Web-based social networks have created new ways for people to interact with each other and produce, consume, and distribute online information. Studying these new types of interactions and data is an unprecedented opportunity to address both new and longstanding questions across and between a number of different fields of research. Due to their societal importance, these systems are now targets of fraud and disinformation campaigns. Moreover, the use of online data from these systems to guide decision-making processes gives rise to many ethical concerns including privacy, fairness, and transparency. The sheer size of data also creates ongoing challenges regarding storage, analysis, compression, and sensemaking.

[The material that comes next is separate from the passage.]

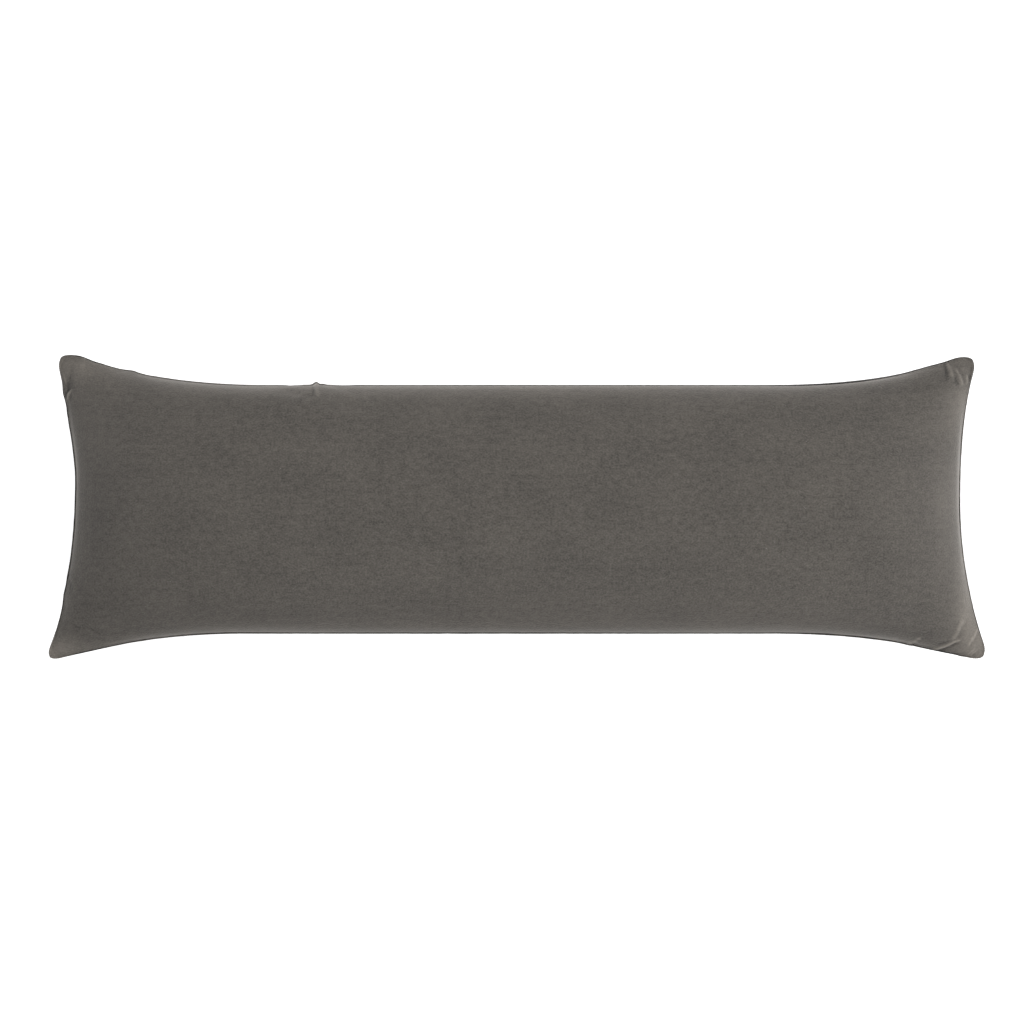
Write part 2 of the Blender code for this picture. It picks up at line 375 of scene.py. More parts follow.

We encourage submissions in all areas of graph theory and algorithms, graph mining, and social network analysis, and, more broadly, work that integrates ideas from data mining, machine learning, social sciences, and computer science theory. This track explicitly focuses on the investigation of graph-based techniques for social networks and other web data with the goal of developing new theories, models, and algorithms to make these systems more effective and efficient. Specific topics in the space span tasks, ethical impacts of algorithms, emerging data types, and applications.

Tasks:

  • Graph construction, reconstruction, network inference, graph identification
  • Sparsification, sketching, and compression of network data
  • Subgraph and motif discovery
  • Influence propagation, information diffusion, spreading and epidemics
  • Link prediction
  • Graph summarization and visual analytics
  • Succinct data structures for network-related data
  • Network representation learning and graph embeddings
  • Reinforcement learning and advanced machine learning for graphs
  • Graph neural networks
  • Self-supervised learning on graphs
  • Pre-trained models and zero-shot learning for networked data
  • Causal inference in relational data
  • Querying and indexing algorithms for massive graphs

Ethical impacts of algorithms:

  • Privacy-preserving graph algorithms
  • Explainable graph algorithms
  • Fairness, bias, and transparency of graph mining and learning algorithms
  • Adversarial attacks on network algorithms and graph neural networks

Data types:

  • Analysis of heterogeneous, signed, attributed, and labeled networks
  • Dynamic network analysis and algorithms for graph streams
  • Multi-relational graph analysis
  • Higher-order graph and network algorithms
  • Knowledge graph mining and learning-based reasoning
  • Location-aware social network analysis and mobility
  • Mining and learning in graphs with missing information and noise

Applications:

  • Social media analysis through the lenses of networks
  • Social mining, social search, and social recommendation systems
  • Social reputation and trust management
  • Game theoretic and economic aspects on graphs and networks
  • Detecting, understanding, and combating misinformation and fake news
  • Fraud, spam, and malice detection in relational domains
  • Web-based applications of graph mining (e.g., in economics, sociology)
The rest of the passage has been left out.